* BEGIN DATA FOR THE TASK *

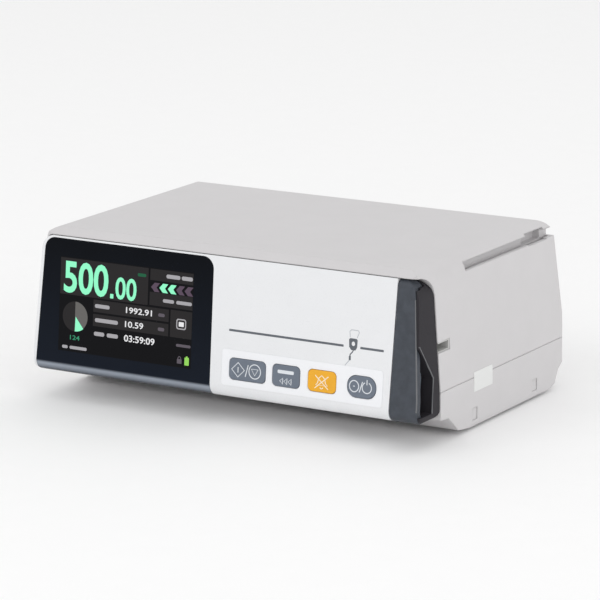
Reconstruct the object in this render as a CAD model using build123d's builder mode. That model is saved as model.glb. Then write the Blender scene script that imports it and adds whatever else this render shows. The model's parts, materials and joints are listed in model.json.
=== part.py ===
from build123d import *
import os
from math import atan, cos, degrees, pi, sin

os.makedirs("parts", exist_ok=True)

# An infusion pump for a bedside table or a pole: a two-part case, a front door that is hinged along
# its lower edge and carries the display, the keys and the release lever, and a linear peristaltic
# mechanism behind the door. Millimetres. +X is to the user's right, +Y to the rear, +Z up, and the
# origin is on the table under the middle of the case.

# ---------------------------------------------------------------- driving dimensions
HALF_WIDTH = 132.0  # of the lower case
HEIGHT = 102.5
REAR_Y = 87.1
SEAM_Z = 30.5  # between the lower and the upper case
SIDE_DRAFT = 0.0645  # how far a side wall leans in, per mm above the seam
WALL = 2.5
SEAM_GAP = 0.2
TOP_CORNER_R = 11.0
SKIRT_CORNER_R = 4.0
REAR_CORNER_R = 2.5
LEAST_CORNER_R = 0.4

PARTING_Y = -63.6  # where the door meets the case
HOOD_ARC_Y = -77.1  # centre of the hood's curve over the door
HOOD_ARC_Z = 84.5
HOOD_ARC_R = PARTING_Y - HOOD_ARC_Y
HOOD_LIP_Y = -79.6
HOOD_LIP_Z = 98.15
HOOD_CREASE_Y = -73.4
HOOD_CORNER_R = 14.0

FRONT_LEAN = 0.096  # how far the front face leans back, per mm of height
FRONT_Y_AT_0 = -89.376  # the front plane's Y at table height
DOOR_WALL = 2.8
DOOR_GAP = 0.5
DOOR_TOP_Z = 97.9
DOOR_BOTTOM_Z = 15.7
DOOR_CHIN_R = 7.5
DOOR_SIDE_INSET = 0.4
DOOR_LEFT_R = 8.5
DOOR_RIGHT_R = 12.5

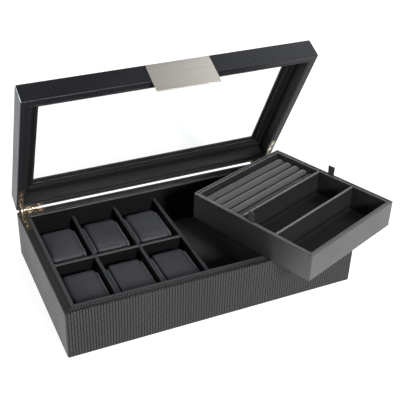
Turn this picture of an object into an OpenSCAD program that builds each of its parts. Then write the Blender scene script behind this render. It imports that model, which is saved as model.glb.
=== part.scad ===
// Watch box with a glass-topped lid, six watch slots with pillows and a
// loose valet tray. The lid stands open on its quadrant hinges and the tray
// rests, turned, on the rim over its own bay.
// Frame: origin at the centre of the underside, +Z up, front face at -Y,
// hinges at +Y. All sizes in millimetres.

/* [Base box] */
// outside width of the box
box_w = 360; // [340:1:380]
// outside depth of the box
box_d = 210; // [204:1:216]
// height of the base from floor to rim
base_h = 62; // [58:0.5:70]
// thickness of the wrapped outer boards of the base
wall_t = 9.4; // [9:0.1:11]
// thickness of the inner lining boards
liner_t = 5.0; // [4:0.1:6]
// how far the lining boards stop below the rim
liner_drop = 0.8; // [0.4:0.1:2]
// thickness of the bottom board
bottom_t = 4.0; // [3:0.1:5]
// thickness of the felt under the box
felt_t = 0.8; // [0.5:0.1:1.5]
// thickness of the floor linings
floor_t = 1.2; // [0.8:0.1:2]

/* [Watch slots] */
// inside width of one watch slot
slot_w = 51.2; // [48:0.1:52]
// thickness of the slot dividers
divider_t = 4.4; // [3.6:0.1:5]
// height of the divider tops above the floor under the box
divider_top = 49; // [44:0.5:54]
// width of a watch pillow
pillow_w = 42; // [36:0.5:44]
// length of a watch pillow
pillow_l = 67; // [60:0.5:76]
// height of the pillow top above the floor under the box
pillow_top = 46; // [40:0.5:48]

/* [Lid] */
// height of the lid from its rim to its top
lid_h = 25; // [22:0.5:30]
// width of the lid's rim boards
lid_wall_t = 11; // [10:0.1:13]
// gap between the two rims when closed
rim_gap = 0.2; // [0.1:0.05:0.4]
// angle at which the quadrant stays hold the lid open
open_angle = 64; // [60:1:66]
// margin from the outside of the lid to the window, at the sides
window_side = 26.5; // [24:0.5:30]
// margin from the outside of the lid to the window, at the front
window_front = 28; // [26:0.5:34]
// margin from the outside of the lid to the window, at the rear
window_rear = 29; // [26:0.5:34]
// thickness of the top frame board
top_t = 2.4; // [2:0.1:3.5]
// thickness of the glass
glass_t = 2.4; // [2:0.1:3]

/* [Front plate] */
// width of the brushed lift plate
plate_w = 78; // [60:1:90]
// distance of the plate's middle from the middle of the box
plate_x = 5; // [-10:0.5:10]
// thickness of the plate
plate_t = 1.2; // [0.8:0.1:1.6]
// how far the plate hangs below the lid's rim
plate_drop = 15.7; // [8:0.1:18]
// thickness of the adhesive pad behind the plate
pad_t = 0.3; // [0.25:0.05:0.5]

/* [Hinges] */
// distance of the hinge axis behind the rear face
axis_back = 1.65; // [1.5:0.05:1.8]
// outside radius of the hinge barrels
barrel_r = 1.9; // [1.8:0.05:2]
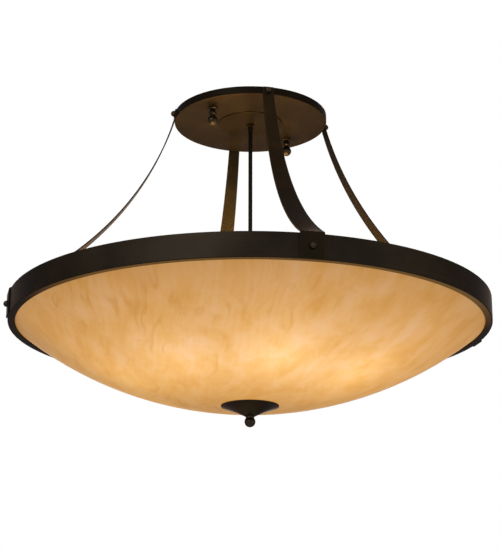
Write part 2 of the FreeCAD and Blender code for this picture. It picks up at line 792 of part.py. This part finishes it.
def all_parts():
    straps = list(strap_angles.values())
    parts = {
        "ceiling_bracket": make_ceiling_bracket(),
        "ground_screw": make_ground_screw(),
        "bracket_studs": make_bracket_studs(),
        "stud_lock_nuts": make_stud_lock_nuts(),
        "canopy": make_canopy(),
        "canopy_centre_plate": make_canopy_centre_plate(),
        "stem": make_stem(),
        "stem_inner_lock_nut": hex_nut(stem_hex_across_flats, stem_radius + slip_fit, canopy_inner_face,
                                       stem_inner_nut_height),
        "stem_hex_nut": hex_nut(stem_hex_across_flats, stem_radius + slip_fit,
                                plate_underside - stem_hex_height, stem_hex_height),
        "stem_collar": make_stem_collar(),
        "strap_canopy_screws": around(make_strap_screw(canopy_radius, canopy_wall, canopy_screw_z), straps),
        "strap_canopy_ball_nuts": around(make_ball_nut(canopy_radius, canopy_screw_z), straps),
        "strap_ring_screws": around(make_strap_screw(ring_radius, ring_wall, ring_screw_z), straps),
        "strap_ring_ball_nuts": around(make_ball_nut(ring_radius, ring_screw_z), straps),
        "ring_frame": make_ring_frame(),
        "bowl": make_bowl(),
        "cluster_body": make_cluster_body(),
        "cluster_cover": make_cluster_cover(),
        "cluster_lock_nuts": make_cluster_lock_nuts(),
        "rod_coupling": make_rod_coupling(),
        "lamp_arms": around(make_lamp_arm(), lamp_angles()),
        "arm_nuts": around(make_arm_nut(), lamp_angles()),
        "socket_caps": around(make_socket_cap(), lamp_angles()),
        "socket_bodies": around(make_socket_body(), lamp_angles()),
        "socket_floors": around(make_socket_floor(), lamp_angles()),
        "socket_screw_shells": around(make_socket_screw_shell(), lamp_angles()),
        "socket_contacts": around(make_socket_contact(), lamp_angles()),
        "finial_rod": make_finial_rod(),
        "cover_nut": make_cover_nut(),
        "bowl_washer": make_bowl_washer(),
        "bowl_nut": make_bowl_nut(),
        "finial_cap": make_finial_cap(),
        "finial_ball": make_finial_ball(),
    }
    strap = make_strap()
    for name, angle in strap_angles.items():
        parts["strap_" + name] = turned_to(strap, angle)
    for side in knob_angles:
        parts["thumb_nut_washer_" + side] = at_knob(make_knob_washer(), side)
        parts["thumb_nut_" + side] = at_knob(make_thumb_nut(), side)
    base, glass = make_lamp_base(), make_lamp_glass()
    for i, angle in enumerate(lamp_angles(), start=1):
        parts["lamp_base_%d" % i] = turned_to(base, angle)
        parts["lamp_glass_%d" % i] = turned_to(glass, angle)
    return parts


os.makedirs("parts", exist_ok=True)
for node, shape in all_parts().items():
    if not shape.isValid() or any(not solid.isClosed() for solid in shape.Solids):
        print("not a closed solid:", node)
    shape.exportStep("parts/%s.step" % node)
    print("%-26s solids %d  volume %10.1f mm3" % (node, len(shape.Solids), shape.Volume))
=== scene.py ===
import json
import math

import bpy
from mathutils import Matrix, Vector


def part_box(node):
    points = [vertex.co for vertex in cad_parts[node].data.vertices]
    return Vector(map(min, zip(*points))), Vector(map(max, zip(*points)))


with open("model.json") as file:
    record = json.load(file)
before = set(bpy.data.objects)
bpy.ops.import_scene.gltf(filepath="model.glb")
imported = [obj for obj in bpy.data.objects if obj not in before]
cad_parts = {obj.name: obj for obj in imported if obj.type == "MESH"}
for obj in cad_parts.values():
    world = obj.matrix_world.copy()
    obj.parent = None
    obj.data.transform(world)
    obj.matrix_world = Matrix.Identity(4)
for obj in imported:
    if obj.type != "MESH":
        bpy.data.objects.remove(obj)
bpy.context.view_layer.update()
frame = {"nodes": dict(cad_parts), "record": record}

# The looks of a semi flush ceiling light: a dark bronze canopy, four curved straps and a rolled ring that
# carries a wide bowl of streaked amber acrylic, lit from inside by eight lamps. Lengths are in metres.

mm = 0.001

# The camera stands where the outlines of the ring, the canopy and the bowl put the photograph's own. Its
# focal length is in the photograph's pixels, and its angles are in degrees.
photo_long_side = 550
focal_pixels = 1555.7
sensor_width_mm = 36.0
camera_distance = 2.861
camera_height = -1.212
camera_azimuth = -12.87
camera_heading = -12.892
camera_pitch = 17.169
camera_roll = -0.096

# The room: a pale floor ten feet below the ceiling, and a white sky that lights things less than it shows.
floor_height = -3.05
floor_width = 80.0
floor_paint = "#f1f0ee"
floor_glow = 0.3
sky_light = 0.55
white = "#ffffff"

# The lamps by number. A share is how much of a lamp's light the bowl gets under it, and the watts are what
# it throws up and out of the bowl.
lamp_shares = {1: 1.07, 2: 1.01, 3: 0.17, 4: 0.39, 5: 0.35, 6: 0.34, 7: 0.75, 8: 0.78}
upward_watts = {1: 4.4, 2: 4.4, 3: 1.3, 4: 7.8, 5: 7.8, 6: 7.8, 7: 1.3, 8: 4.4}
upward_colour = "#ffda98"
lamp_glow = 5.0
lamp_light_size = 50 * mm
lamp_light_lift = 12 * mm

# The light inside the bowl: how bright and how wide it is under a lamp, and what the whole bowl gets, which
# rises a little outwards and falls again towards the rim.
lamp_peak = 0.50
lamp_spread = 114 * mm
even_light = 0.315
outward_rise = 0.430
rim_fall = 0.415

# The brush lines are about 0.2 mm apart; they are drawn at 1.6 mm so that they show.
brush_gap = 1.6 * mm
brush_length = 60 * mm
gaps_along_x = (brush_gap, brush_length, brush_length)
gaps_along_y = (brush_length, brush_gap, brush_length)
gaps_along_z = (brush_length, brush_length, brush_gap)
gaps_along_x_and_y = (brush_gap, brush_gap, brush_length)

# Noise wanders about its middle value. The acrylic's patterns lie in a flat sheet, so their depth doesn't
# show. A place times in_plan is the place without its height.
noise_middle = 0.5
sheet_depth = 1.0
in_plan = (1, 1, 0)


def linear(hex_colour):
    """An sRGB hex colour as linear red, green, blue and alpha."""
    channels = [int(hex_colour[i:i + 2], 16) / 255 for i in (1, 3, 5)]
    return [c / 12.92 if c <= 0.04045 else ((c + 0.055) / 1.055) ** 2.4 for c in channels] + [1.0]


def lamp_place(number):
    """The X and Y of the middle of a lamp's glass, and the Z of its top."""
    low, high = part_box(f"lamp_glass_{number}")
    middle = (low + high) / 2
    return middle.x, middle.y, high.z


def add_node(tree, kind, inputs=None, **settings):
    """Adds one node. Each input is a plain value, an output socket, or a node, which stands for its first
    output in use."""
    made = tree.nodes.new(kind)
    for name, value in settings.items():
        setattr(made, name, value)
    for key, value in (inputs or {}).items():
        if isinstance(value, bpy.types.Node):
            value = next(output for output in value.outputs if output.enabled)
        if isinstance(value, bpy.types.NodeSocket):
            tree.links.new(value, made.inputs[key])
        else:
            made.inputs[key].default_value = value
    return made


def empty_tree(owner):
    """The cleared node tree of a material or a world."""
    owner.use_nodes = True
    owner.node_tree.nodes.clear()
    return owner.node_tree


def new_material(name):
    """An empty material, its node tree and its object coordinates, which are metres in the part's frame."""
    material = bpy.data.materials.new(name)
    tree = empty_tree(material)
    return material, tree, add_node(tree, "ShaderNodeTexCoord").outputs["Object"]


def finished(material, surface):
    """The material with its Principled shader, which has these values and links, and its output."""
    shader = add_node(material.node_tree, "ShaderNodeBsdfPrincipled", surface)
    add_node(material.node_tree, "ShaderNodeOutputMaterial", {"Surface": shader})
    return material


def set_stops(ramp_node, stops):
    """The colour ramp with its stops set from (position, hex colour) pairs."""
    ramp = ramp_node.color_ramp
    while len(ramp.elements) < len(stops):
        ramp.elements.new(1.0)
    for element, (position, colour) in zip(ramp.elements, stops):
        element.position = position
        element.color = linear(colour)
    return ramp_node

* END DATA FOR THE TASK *

## WHAT TO PRODUCE
Exactly and only the lines from the line that contains "base, glass = make_lamp_base(), make_lamp_glass()" through the line that contains "# carries a" are to be repeated as they stand.

## OUTPUT BELOW
    base, glass = make_lamp_base(), make_lamp_glass()
    for i, angle in enumerate(lamp_angles(), start=1):
        parts["lamp_base_%d" % i] = turned_to(base, angle)
        parts["lamp_glass_%d" % i] = turned_to(glass, angle)
    return parts


os.makedirs("parts", exist_ok=True)
for node, shape in all_parts().items():
    if not shape.isValid() or any(not solid.isClosed() for solid in shape.Solids):
        print("not a closed solid:", node)
    shape.exportStep("parts/%s.step" % node)
    print("%-26s solids %d  volume %10.1f mm3" % (node, len(shape.Solids), shape.Volume))
=== scene.py ===
import json
import math

import bpy
from mathutils import Matrix, Vector


def part_box(node):
    points = [vertex.co for vertex in cad_parts[node].data.vertices]
    return Vector(map(min, zip(*points))), Vector(map(max, zip(*points)))


with open("model.json") as file:
    record = json.load(file)
before = set(bpy.data.objects)
bpy.ops.import_scene.gltf(filepath="model.glb")
imported = [obj for obj in bpy.data.objects if obj not in before]
cad_parts = {obj.name: obj for obj in imported if obj.type == "MESH"}
for obj in cad_parts.values():
    world = obj.matrix_world.copy()
    obj.parent = None
    obj.data.transform(world)
    obj.matrix_world = Matrix.Identity(4)
for obj in imported:
    if obj.type != "MESH":
        bpy.data.objects.remove(obj)
bpy.context.view_layer.update()
frame = {"nodes": dict(cad_parts), "record": record}

# The looks of a semi flush ceiling light: a dark bronze canopy, four curved straps and a rolled ring that
# carries a wide bowl of streaked amber acrylic, lit from inside by eight lamps. Lengths are in metres.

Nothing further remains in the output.